Either way I am happy to have found your blog
October 1, 2011 at 11:33 am
Yes, I wrote that essay a long time ago. It was originally titled “To Build a Fire.” That was not exciting enough, I guess, for its first publisher, the Chicago Tribune. They changed the title to “Primal Flame.” Reader’s Digest reprinted it in a much abridged version and they called it “Keeper of My Own Flame,” a title I didn’t like at all. However, the letters I received from elders all over the country were wonderful. People talked about the wood stoves and fireplaces and coal stoves that had once kept them warm and I was so pleased they shared their memories with me. And now here you are. We never know who our writing will touch. Thanks for reading the blog. Welcome to Alice’s world.
November 22, 2011 at 11:57 pm
Hello Andrea,
As an aspiring writer myself, I was delighted when Leigh Coffey told me about your blog “Go Ask Alice”. I was touched by your entry about your mother and it made me wish mine were still around. I have become a “follower” and will look forward to receiving notice of future entries. Thanks for your wit and warmth. Sher
November 23, 2011 at 9:59 pm
Hello, Sher and welcome. Leigh is such a wonderful promoter of Alice’s world. Special kudos to her for passing the blog on to you. I hope it will bring back many good memories of times you had with your mother.

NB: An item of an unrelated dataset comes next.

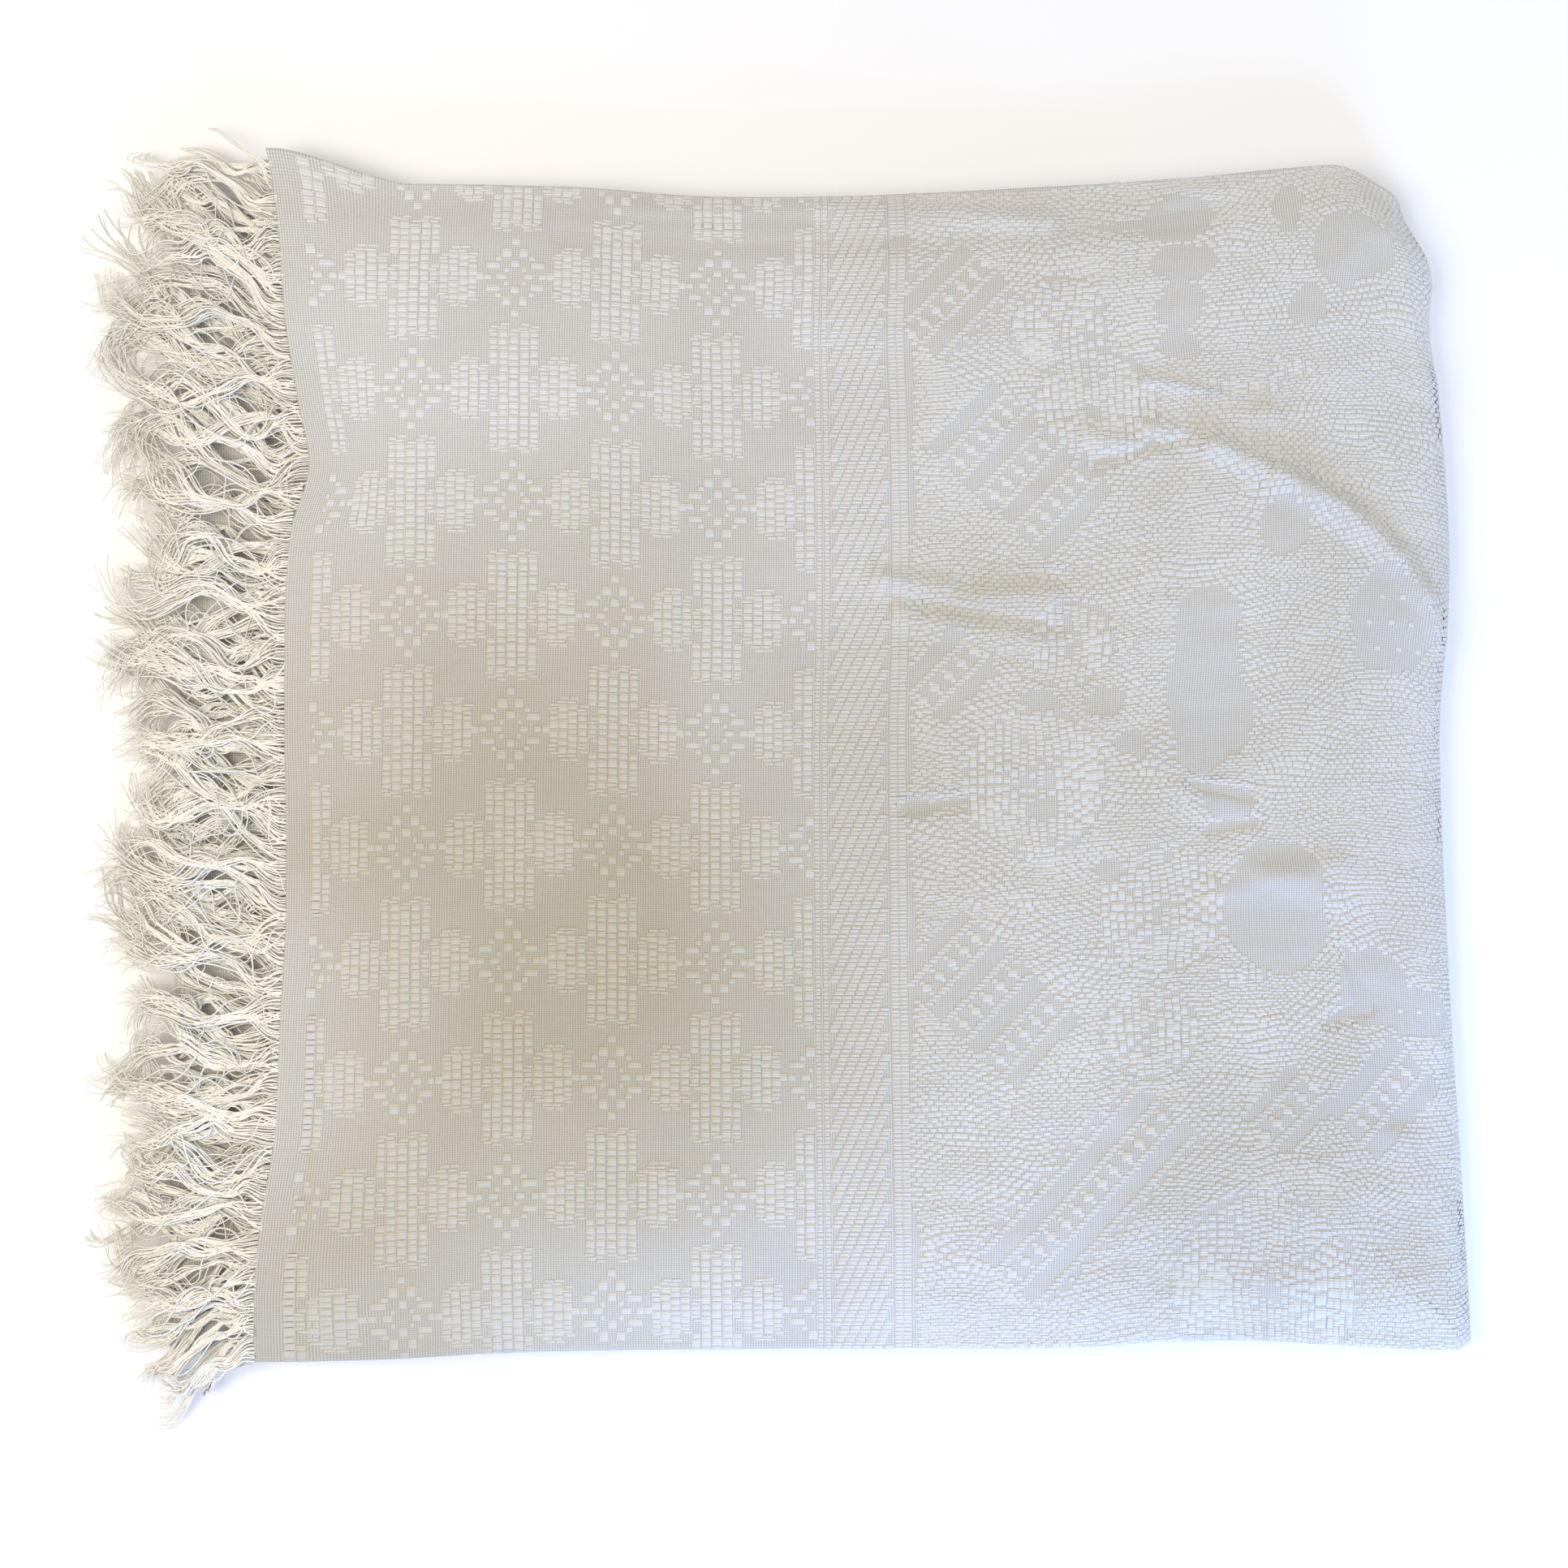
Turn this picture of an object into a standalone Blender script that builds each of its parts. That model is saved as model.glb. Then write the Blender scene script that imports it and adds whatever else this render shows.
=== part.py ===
"""A woven cotton bedspread with a cut fringe, folded in four each way and lying flat.

The cloth is one solid. Its closed section runs back and forth in four layers across Y, and that section is
swept back and forth in four passes along X, so sixteen layers lie in the pile. Two fringes leave the left end.
"""
import bmesh
import bpy
from math import cos, hypot, pi, radians, sin

MM = 0.001

# Sheet and folding sizes, in millimetres
CLOTH_THICK = 1.4
LAYER_PITCH = 2.0
PASS_GAP = 0.6
SECTION_HALF = 1.5 * LAYER_PITCH + CLOTH_THICK / 2
PASS_PITCH = 2 * SECTION_HALF + PASS_GAP
OUTER_BEND = 1.5 * PASS_PITCH
INNER_BEND = 0.5 * PASS_PITCH

# Plain rectangle of the folded pile before its outline is drawn in, in millimetres
RIGHT_END = 343.0
FRONT_END = -290.0
BACK_END = 313.0
TOP_HEM = -253.0
SECOND_HEM = -257.0
LEFT_FOLD = -313.0
BEND_X = RIGHT_END - OUTER_BEND - SECTION_HALF
LEFT_BEND_X = LEFT_FOLD + INNER_BEND + SECTION_HALF
FRONT_BEND_Y = FRONT_END + SECTION_HALF
BACK_BEND_Y = BACK_END - LAYER_PITCH / 2 - CLOTH_THICK / 2

# Where the sections and the layers have their points
CROSSWISE = (0.0, 0.06, 0.26, 0.50, 0.70, 0.75, 0.80, 0.95, 1.0)
LENGTHWISE = (-222.0, -150.0, -20.0, 110.0, 225.0, 290.0)

# Edge lines as they lie: the y of the back and front edges at each x, and the x of the right edge at each y
BACK_EDGE = ((-320, 306), (-240, 313), (-112, 312), (-45, 307), (36, 307), (120, 311), (204, 316), (268, 322),
             (306, 324), (343, 318))
FRONT_EDGE = ((-320, -287), (-265, -291), (-206, -290), (-130, -286), (54, -284), (134, -284), (214, -280),
              (330, -285), (346, -282))
RIGHT_EDGE = ((-290, 347), (-258, 346), (-177, 343), (-136, 341), (19, 338), (85, 344), (131, 345), (201, 341),
              (235, 337), (277, 342), (313, 340))
CORNER_PULL = (-17.0, -10.0)
CORNER_REACH = 62.0

# How the top hem wanders: y, shift in x, shift in y
HEM_SHIFT = ((-290, -13, 0), (-258, -12, 0), (-217, -8, 0), (-177, -2, 0), (-116, 0, 0), (-67, 2, 0),
             (68, -1, 0), (128, -1, 0), (162, 14, 0), (196, 3, 0), (235, -3, 0), (277, -8, 4), (313, -16, 14))
HEM_REACH = 150.0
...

December 26, 2011 at 10:39 pm
Andrea, my partner Pamela and I have been looking for you since the first time we read The Riverhouse Stories to each other. We are reading them again and decided to try again to locate you, with obvious success! We would love to see your riverhouse. We often look at them wondering which one might be Pubah and Lazy’s. Happy to know you are still floating around the river. Might actually need some editing services in the future, as well. Hope to be on touch. Thank you for these wonderful stories. They always lift our spirits! Blessings, Alison and Pamela
December 26, 2011 at 10:45 pm
Hello Alison, I’m glad you and Pamela found me and Alice. Yes, I’m still on the river. I can’t imagine trying to live on land after all these years.
When the time comes to discuss editing, just contact me at the e-mail address for the blog: andrea@andreacarlisle.com.
June 8, 2012 at 12:24 am
are you a 94 old lady????????????????? i need this for a project so answer
June 8, 2012 at 9:13 am
No, but my mother is in her nineties. She was ninety-four when I started writing this blog about her. Now she’s ninety-six. Good luck with your project, Pipi LongStocking.
June 8, 2012 at 12:30 am
could you put more about yourself like your childhood
June 8, 2012 at 9:19 am
This blog really isn’t about me, Aimee. It’s about my mother. There are lots and lots of stories here about her childhood way back at the beginning of the last century. You could read, for example, the blog post titled “Running Around with Mama,” or the one called “The Children’s Hour.”
June 8, 2012 at 9:21 am
Hmmmm…Aimee, I see by your e-mail address that you and Pipi Longstocking might be one and the same. I hope your school project is a success.
June 9, 2012 at 10:29 am
we are the same I just wanted to make sure you answered
i am doing a Poetry anthology and you wrote the poem ” A christmas poems for Kittens”, right? because i need to write a little bio about the author… another question are you these asian model?
June 9, 2012 at 11:04 am
Alas, no. I am not the model of the same name whose title is “Babe of the Day” and whose pictures come up when anyone Googles “Andrea Carlisle.” If only…
Yes, I wrote “A Christmas Poem for Kittens.” I will send you an e-mail and we can talk about your anthology.